I know I say this every time I return from a trip, but I WILL go back to each country. Sadly, I feel like I've missed out on a lot of things everywhere. I've already listed where I would have gone in Poland. But given more time, in Estonia I would have gone to Saaremaa, Parnu, Tartu; in Latvia, I would have visited Sigulda, Cesis, Liepaja, and Ventspils; in Lithuania, I missed out on the Hill of Crosses, Kaunas, Klaipeda, and the Curonian Spit. So you see, I have to go back there! And yes, the gorgeous ladies are an incentive that is not negligible!!!:p

Next time you hear from me I'll be back in Montreal, so this blog will resume its habitual programming. Still, I hope that some of you enjoyed following my adventures and misadventures these last few weeks! I know that many people cannot afford to travel, so hopefully these little blog updates made you dream about new places to discover.

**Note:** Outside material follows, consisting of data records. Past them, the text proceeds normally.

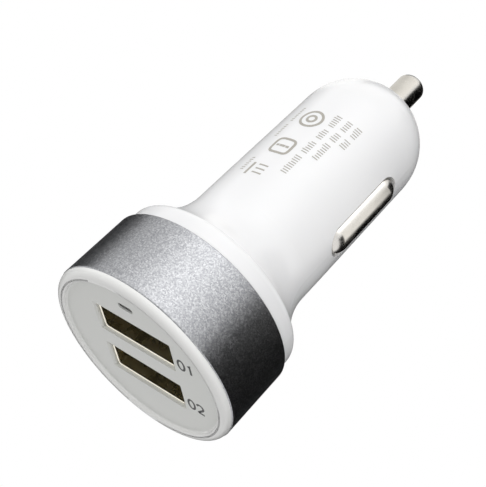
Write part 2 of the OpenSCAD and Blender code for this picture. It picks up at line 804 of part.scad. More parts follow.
// A strip bowed from a soldered foot on the board out to both ends of a contact's flange
module contact_leaf(side) {
  reach = flange_x - face_x;
  half = leaf_span / 2;
  bow = (reach * reach + half * half) / (2 * reach);
  color("goldenrod") on_side(side) translate([0, 0, slot_z]) rotate([90, 0, 0])
    linear_extrude(leaf_w, center = true) {
      intersection() {
        translate([face_x + bow, 0]) difference() {
          circle(bow, $fn = 128);
          circle(bow - leaf_t, $fn = 128);
        }
        translate([face_x, -2 * half]) square([reach, 4 * half]);
      }
      translate([face_x, -leaf_foot / 2]) square([leaf_t, leaf_foot]);
    }
}

module right_leaf() { contact_leaf(1); }

module left_leaf() { contact_leaf(-1); }

body_shell();
metal_ring();
front_bezel();
light_guide();
status_light();
round_board();
long_board();
upper_port_shell();
lower_port_shell();
upper_port_tongue();
lower_port_tongue();
upper_port_pins();
lower_port_pins();
choke_core();
choke_winding();
input_capacitor();
output_capacitor();
converter_chip();
charge_chip();
power_diode();
chip_fuse();
small_chips();
tip_cup();
tip_spring();
centre_tip();
right_contact();
left_contact();
right_leaf();
left_leaf();
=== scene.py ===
# %% [markdown]
# # Dressing a car charger plug
# The solids of the plug come from a CAD model. This lesson gives them their finishes, adds the thin
# things that a solid model leaves out, such as printed marks, and photographs the result. Every length
# is in metres, in the frame of the solids: the plug stands on its front rim, and its tip points up.

# %% Load the solids
import json
import math

import bmesh
import bpy
import numpy as np
from mathutils import Matrix, Vector


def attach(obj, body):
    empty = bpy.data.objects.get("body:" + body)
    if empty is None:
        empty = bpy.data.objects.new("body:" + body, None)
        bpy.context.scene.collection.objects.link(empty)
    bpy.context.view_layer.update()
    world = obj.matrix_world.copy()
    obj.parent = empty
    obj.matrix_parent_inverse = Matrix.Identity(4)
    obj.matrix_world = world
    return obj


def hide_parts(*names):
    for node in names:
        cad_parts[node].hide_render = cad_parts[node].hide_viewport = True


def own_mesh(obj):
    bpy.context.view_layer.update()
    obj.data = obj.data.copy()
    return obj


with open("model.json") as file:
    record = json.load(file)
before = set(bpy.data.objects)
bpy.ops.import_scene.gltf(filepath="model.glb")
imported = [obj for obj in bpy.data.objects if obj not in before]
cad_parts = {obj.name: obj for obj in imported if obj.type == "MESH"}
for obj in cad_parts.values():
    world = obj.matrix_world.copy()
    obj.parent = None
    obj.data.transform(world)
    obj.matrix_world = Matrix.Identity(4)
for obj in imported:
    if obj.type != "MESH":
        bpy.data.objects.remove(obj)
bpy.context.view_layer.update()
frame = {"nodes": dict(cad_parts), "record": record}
MM = 0.001
SKY_LIGHT = 0.90
GROUND_LIGHT = 0.2
KEY_LIGHT = 1.5
KEY_GLEAM = 2.5
FILL_LIGHT = 1.0
CARD_LIGHT = 0.15
LEFT_LIGHT = 3.2

# %% [markdown]
# ## Sizes read off the solids
# A printed mark must lie exactly on the barrel, which narrows a little towards the nose. The radius at
# a height could be looked up in the mesh point by point, but two radii from the plug's drawing and a
# straight line between them give the same answer. A print shows the solid's widest radius above the land.
# How far the bezel's face reaches is measured on the solid.

# %% Measure the barrel, the face and the ring
def corners(name):
    """The vertices of one solid as an array of rows x, y, z."""
    mesh = frame["nodes"][name].data
    points = np.empty(len(mesh.vertices) * 3, np.float32)
    mesh.vertices.foreach_get("co", points)
    return points.reshape(-1, 3).astype(float)


shell_points = corners("body_shell")
shell_radius = np.hypot(shell_points[:, 0], shell_points[:, 1])
land_radius = 10.5 * MM
nose_radius = 10.4 * MM
land_top = 29.5 * MM
nose_start = 50.7 * MM
face_level = 0.6 * MM
bezel_points = corners("front_bezel")
on_face_level = np.abs(bezel_points[:, 2] - face_level) < 0.01 * MM
face_radius = float(np.hypot(*bezel_points[on_face_level, :2].T).max())
print("the bezel's face ends at radius, in mm:", round(face_radius / MM, 2))
print("widest barrel point above the land, in mm:",
      round(float(shell_radius[shell_points[:, 2] > land_top].max()) / MM, 3))


def barrel_radius(height):
    """Radius of the barrel: straight up to the land's top, then a straight draw-in to the nose."""
    share = np.clip((height - land_top) / (nose_start - land_top), 0, 1)
    return land_radius + (nose_radius - land_radius) * share


# %% [markdown]
# ## The camera
# The photograph looks at the plug from in front and below, so that the ports show. A camera can be
# aimed with angles, but three directions are easier to check: which way is right in the picture, which
# way is down, and which way the lens looks. The lens is a long one, 77 mm, so the plug hardly tapers.

# %% Camera
picture_right = Vector((0.7745, 0.12293, 0.62051))
picture_down = Vector((0.38592, 0.68541, -0.61748))
looking = Vector((-0.50121, 0.71771, 0.48341))
offset = Vector((-14.112, 15.770, 140.377)) * MM
camera_place = -(picture_right * offset.x + picture_down * offset.y + looking * offset.z)

camera_data = bpy.data.cameras.new("camera")
camera_data.lens = 77.35
camera_data.sensor_width = 36.0
camera_data.clip_start, camera_data.clip_end = 0.01, 10
camera = bpy.data.objects.new("camera", camera_data)
turn = Matrix((picture_right, -picture_down, -looking)).transposed()
camera.matrix_world = Matrix.Translation(camera_place) @ turn.to_4x4()
bpy.context.scene.collection.objects.link(camera)
bpy.context.scene.camera = camera
print("camera at, in mm:", [round(c / MM, 1) for c in camera_place])

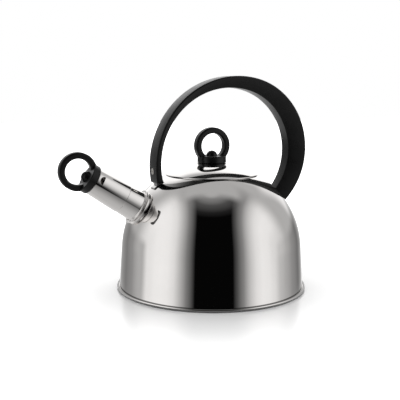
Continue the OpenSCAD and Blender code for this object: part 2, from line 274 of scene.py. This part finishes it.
def turned(outline, count=192):
    """A bmesh of a closed outline of (radius, height) in mm, turned about Z."""
    bm = bmesh.new()
    rings = []
    for r, z in outline:
        if r < 1e-6:
            rings.append([bm.verts.new((0, 0, z * MM))] * count)
        else:
            rings.append([bm.verts.new((r * MM * math.cos(2 * math.pi * i / count),
                                        r * MM * math.sin(2 * math.pi * i / count), z * MM))
                          for i in range(count)])
    for k, ring in enumerate(rings):
        other = rings[(k + 1) % len(rings)]
        for i in range(count):
            j = (i + 1) % count
            corners = []
            for v in (ring[i], ring[j], other[j], other[i]):
                if v not in corners:
                    corners.append(v)
            if len(corners) > 2:
                bm.faces.new(corners)
    return bm


def surface_noise(tree, scale, detail):
    """Noise fixed to the piece. Gives its value, about 0.5."""
    made = node(tree, "ShaderNodeTexNoise", Scale=scale, Detail=detail)
    tree.links.new(node(tree, "ShaderNodeTexCoord").outputs["Object"], made.inputs["Vector"])
    return made.outputs["Fac"]


def roughen(tree, shader, scale, low, high):
    """Lets the roughness wander between about low and high."""
    haze = node(tree, "ShaderNodeMapRange")
    tree.links.new(surface_noise(tree, scale, 5), haze.inputs[0])
    for i, value in enumerate((0.3, 0.75, low, high), 1):
        haze.inputs[i].default_value = value
    tree.links.new(haze.outputs[0], shader.inputs["Roughness"])


def ripple(tree, shader, scale, detail, deep):
    """Raises and sinks the surface by noise that is deep mm high."""
    bump = node(tree, "ShaderNodeBump", Strength=1.0, Distance=deep * MM)
    tree.links.new(surface_noise(tree, scale, detail), bump.inputs["Height"])
    tree.links.new(bump.outputs[0], shader.inputs["Normal"])


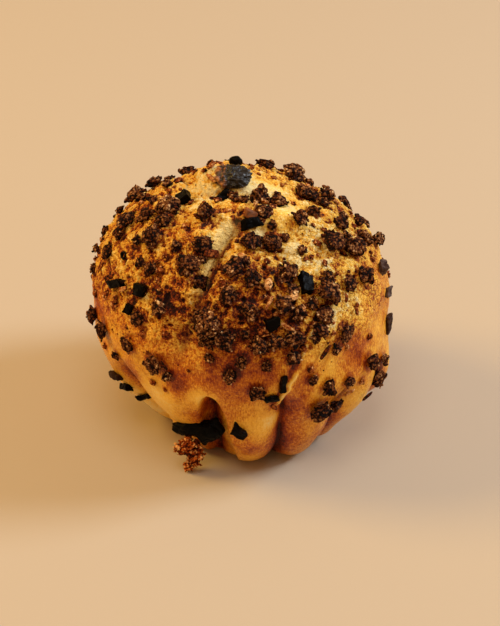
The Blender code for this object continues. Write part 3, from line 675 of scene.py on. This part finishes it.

The return to reality will be atrocious, as I have a wedding to attend on Saturday and I resume work on Sunday. . . Ah, the humanity!

6 commentaires:

Carrie said...

But.. But..

Did the Pythons LIE then??? :)

I love that song.. Finland Finland Finland...

Aidan Moher said...

Glad to hear the trip went well! I'll be heading over to the same area of the world in September and following your adventures has me more excited than ever!

A Dribble of Ink

Janet said...

When we were in Rome, we got in the habit of photographing the church's name before we went in, so we'd have a record of what was what. It helped a lot, and would work for more than just churches.

Anonymous said...

Down with the EU!
Smash globalist tyranny!

Anonymous said...

Congrats on a fantastic trip Pat! I have enjoyed reading your updates and the candid and frank way you have spoken about your experience. It will be interesting to hear how you relate to these countries and places when you finally do make a return trip.

Anonymous said...

I was also in Vilnius, even several times. But I tried to avoid to make too many photos of too many churches. There are much more other interesting objects in Vilnius as churches, I think.